Footage gives us glimpses of Lex Luthor, Green Lantern, Hawkgirl and Superman’s plucky little white dog Kryto.

David Corenswet stars in James Gunn’s Superman reboot.

The Internet has been buzzing the last few days about James Gunn’s Superman reboot slated for release next year. The studio released a “motion poster” earlier this week set to a moody cover of John Williams’ “Superman March,” as well as a teaser for a teaser for the film. That teaser just dropped.

Clearly, given all the buildup, what director James Gunn wants for Christmas is for everyone to get excited over his Superman movie. And you know what? It kinda worked, especially since Superman’s dog Krypto makes an adorably welcome appearance.
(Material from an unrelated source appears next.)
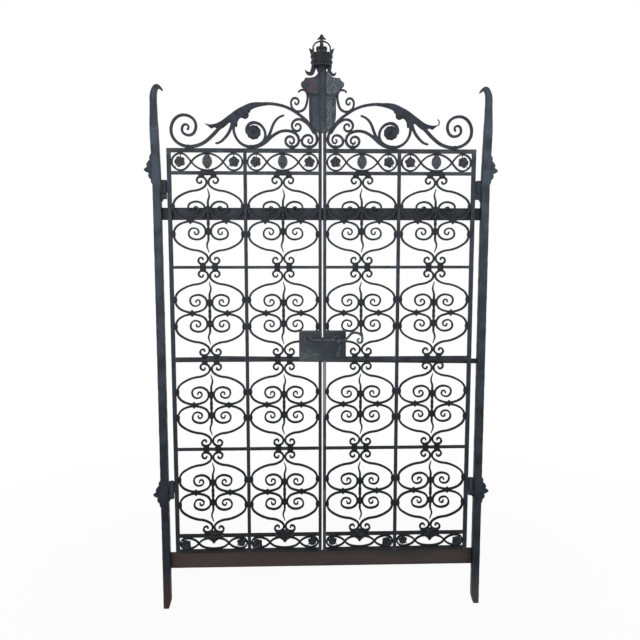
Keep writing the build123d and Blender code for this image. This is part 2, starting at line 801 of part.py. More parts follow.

Gunn describes his take as less of an origin story and more of a journey, with Superman struggling to reconcile his Kryptonian heritage and aristocratic origins with his small-town, adoptive human family. Gunn tapped David Corenswet to play Clark Kent/Superman, at 25 a bit more established than the young cub reporter of Smallville, for instance. Rachel Brosnahan plays Lois Lane, Skyler Gisondo plays Jimmy Olsen, and Nicholas Holt is arch-nemesis Lex Luther. (Holt’s son shaved his head for the role.) Luther’s sidekicks are played by Sara Sampaio as Eve Teschmacher and Terence Rosemore as Otis.